= REQUIRED WORK =
Reproduce the lines from the one bearing "of the cover" through the one bearing "imported = [obj", inclusive. Copy them exactly; include no other line.

-*-

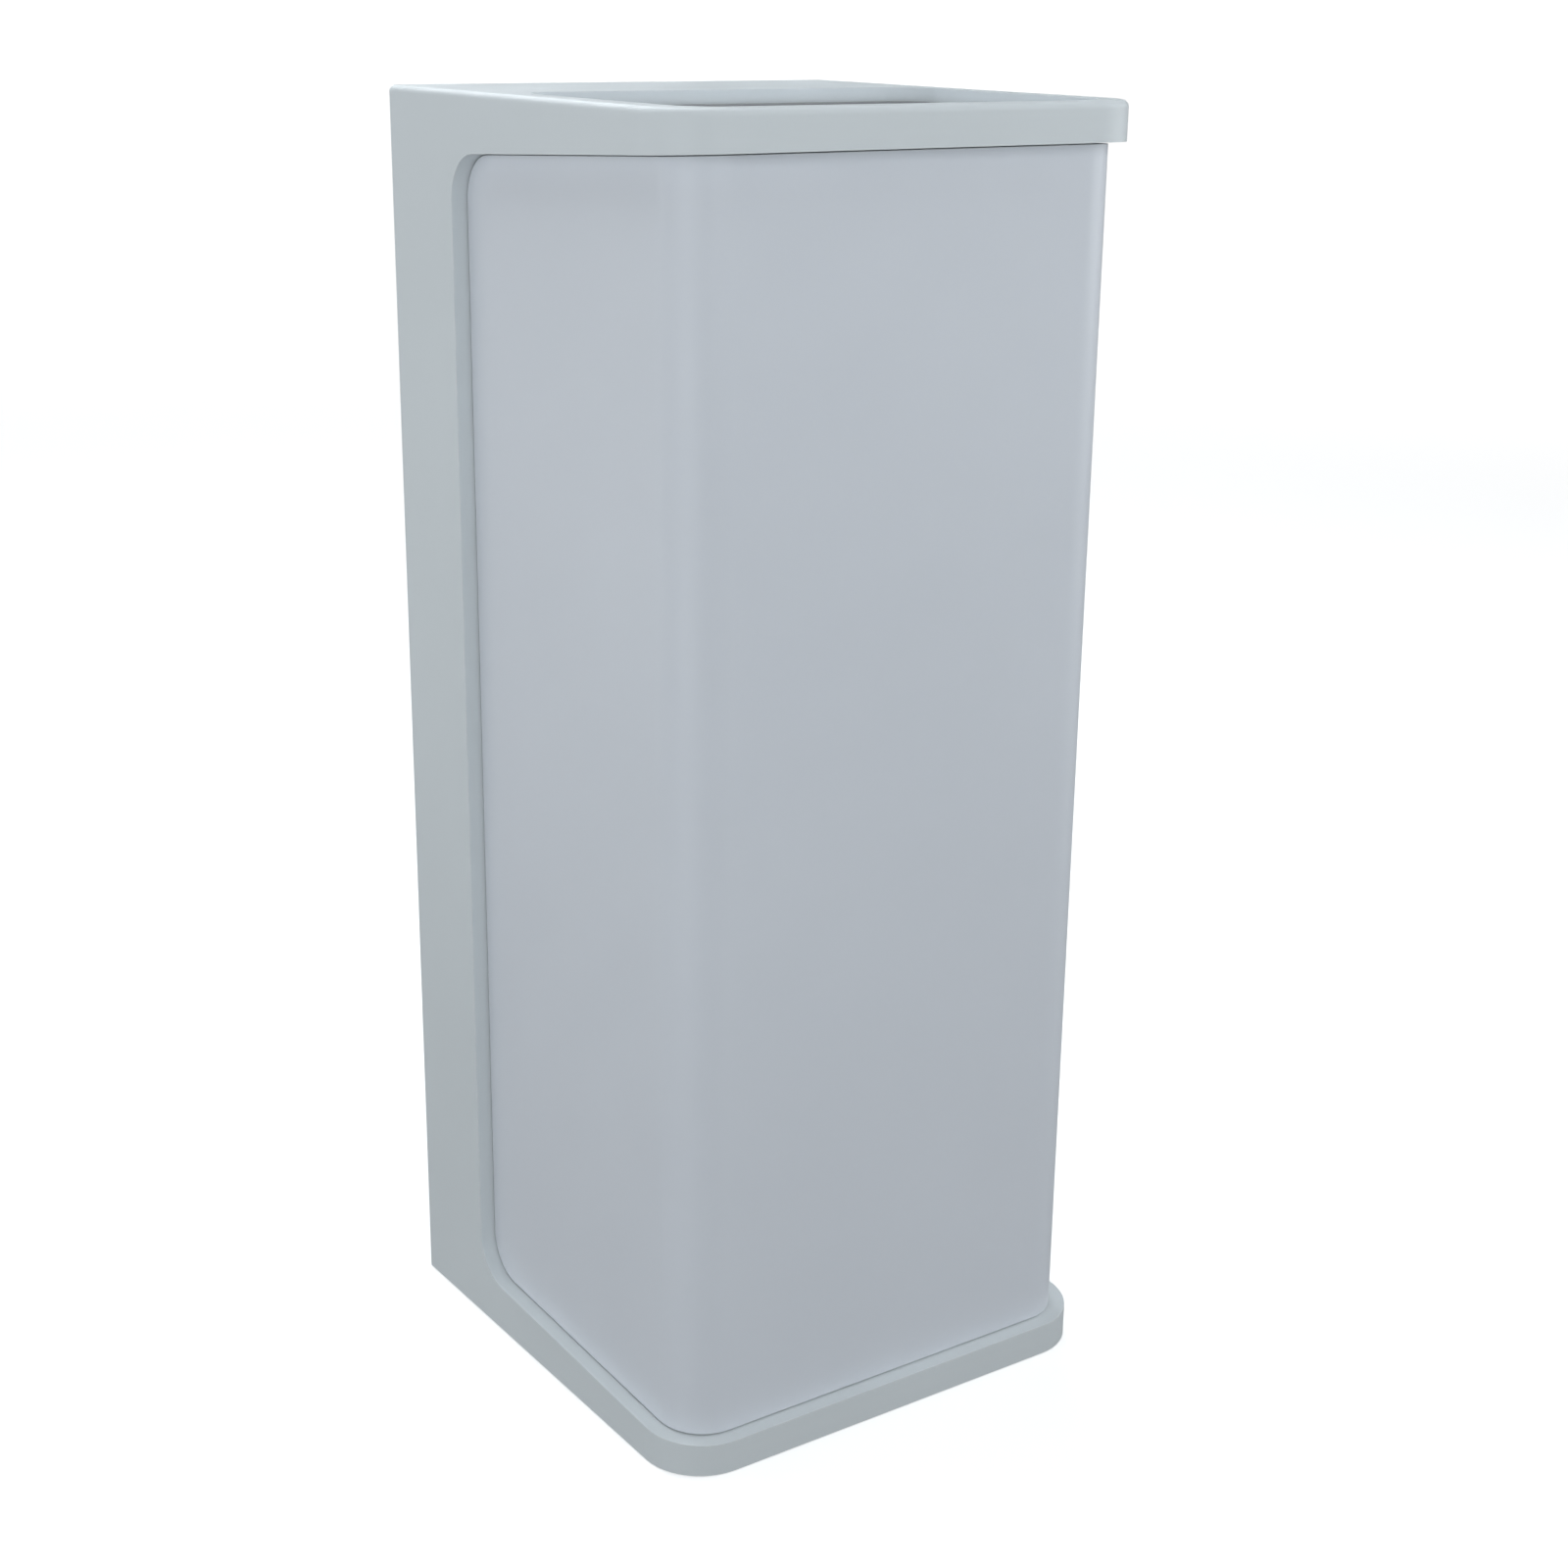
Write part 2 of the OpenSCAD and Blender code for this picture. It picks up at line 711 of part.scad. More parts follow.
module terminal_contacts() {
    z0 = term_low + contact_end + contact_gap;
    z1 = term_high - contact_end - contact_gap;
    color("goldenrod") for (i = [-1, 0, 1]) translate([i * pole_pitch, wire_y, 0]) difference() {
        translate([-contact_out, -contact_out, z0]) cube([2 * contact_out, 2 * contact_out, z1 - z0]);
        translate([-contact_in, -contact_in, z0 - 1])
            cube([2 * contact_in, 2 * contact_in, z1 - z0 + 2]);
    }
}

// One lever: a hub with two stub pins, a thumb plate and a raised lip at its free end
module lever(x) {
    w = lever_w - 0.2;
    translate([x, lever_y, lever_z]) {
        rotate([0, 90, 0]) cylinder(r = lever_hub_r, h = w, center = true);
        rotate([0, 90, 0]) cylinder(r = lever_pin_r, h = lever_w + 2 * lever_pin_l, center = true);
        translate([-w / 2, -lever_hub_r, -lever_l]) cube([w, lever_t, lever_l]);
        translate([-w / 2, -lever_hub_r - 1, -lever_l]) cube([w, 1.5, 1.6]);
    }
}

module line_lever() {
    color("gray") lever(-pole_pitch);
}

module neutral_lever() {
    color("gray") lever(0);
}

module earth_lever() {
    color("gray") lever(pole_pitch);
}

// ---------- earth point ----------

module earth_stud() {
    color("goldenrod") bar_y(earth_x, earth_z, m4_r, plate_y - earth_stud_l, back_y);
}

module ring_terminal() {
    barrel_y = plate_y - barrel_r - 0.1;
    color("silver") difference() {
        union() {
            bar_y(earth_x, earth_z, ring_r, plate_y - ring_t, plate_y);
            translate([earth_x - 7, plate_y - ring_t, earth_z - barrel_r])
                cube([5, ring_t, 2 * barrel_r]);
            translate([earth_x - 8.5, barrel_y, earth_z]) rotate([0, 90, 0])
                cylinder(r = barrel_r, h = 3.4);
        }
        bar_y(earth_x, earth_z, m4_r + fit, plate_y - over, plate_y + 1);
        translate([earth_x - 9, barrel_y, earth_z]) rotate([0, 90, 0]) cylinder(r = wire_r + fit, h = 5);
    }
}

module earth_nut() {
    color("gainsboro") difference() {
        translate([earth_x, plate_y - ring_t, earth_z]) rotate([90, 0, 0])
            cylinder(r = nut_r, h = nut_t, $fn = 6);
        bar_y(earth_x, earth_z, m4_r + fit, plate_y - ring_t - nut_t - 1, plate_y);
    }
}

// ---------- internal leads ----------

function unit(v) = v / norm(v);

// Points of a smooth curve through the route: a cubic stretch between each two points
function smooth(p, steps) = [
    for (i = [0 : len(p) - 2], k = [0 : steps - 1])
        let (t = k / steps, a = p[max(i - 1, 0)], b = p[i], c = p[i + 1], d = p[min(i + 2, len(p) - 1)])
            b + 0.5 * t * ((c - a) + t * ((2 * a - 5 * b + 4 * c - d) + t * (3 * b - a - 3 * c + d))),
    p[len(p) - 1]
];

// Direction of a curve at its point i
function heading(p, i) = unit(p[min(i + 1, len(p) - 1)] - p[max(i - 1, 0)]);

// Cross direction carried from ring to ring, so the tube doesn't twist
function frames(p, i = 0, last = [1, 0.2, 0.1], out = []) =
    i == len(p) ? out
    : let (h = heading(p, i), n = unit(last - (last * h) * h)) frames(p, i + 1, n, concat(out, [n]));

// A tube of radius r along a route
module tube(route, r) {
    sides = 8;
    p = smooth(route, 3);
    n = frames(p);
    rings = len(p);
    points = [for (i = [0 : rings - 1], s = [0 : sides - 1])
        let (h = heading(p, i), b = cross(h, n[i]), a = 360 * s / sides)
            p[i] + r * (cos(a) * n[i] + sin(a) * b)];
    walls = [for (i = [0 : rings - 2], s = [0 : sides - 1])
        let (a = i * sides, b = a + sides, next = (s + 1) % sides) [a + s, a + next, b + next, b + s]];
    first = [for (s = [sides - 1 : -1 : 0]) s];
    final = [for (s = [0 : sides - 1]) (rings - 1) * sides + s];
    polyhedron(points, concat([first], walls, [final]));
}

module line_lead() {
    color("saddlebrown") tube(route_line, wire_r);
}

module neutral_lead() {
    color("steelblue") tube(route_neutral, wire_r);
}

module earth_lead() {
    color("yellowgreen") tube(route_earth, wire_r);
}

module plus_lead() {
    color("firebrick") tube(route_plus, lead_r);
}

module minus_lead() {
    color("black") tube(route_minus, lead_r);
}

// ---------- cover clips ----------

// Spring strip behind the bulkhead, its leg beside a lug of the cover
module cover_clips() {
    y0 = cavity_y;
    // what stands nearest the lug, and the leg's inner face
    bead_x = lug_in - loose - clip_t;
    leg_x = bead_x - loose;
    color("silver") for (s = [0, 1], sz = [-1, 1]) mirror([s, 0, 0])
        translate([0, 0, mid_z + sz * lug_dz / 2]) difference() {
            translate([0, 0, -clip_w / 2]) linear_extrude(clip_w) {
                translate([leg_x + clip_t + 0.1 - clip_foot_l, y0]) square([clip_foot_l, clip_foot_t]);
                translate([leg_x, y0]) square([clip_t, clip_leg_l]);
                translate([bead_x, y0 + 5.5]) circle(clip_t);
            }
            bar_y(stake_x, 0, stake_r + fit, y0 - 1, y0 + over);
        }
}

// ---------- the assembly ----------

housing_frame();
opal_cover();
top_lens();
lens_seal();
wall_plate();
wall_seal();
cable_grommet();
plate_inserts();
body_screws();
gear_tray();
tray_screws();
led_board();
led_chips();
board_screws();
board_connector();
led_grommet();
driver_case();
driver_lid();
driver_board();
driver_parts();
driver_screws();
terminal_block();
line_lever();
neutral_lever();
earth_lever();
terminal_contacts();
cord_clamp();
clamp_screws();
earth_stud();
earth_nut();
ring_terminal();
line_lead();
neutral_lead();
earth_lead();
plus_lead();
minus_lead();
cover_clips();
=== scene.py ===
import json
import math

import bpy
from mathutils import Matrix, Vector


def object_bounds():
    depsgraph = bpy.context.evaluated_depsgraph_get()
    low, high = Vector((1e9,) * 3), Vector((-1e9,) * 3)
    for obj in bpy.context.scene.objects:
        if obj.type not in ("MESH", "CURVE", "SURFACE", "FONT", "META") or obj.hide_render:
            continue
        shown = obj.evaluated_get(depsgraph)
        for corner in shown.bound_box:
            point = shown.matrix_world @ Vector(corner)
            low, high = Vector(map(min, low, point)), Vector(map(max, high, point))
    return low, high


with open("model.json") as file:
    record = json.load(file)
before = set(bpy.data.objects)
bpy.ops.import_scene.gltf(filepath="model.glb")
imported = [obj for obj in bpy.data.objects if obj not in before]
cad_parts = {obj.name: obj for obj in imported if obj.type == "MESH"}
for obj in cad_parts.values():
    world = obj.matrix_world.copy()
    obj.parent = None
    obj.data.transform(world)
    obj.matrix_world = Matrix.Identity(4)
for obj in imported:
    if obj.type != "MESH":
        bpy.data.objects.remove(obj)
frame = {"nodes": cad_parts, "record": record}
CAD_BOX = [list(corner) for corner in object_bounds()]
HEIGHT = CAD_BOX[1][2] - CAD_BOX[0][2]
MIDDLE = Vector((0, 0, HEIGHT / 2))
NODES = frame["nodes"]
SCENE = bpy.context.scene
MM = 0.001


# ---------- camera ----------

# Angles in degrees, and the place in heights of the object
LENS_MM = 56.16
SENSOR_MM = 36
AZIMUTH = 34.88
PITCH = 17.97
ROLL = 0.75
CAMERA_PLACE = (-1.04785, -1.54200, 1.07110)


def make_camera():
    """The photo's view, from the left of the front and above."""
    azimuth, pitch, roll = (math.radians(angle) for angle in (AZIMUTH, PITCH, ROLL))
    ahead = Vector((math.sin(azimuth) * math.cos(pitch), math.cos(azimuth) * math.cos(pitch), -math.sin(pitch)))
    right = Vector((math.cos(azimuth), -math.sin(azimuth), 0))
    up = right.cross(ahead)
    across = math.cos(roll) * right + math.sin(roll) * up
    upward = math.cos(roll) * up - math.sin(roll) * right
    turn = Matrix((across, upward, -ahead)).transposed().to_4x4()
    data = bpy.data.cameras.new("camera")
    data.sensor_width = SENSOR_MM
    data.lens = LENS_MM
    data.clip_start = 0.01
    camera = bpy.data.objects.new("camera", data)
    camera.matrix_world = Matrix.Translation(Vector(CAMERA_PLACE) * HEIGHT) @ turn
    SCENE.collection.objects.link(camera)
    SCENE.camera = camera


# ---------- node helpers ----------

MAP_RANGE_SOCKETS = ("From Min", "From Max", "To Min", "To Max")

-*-

= SOLVED PROBLEM =
// Spring strip behind the bulkhead, its leg beside a lug of the cover
module cover_clips() {
    y0 = cavity_y;
    // what stands nearest the lug, and the leg's inner face
    bead_x = lug_in - loose - clip_t;
    leg_x = bead_x - loose;
    color("silver") for (s = [0, 1], sz = [-1, 1]) mirror([s, 0, 0])
        translate([0, 0, mid_z + sz * lug_dz / 2]) difference() {
            translate([0, 0, -clip_w / 2]) linear_extrude(clip_w) {
                translate([leg_x + clip_t + 0.1 - clip_foot_l, y0]) square([clip_foot_l, clip_foot_t]);
                translate([leg_x, y0]) square([clip_t, clip_leg_l]);
                translate([bead_x, y0 + 5.5]) circle(clip_t);
            }
            bar_y(stake_x, 0, stake_r + fit, y0 - 1, y0 + over);
        }
}

// ---------- the assembly ----------

housing_frame();
opal_cover();
top_lens();
lens_seal();
wall_plate();
wall_seal();
cable_grommet();
plate_inserts();
body_screws();
gear_tray();
tray_screws();
led_board();
led_chips();
board_screws();
board_connector();
led_grommet();
driver_case();
driver_lid();
driver_board();
driver_parts();
driver_screws();
terminal_block();
line_lever();
neutral_lever();
earth_lever();
terminal_contacts();
cord_clamp();
clamp_screws();
earth_stud();
earth_nut();
ring_terminal();
line_lead();
neutral_lead();
earth_lead();
plus_lead();
minus_lead();
cover_clips();
=== scene.py ===
import json
import math

import bpy
from mathutils import Matrix, Vector


def object_bounds():
    depsgraph = bpy.context.evaluated_depsgraph_get()
    low, high = Vector((1e9,) * 3), Vector((-1e9,) * 3)
    for obj in bpy.context.scene.objects:
        if obj.type not in ("MESH", "CURVE", "SURFACE", "FONT", "META") or obj.hide_render:
            continue
        shown = obj.evaluated_get(depsgraph)
        for corner in shown.bound_box:
            point = shown.matrix_world @ Vector(corner)
            low, high = Vector(map(min, low, point)), Vector(map(max, high, point))
    return low, high


with open("model.json") as file:
    record = json.load(file)
before = set(bpy.data.objects)
bpy.ops.import_scene.gltf(filepath="model.glb")
imported = [obj for obj in bpy.data.objects if obj not in before]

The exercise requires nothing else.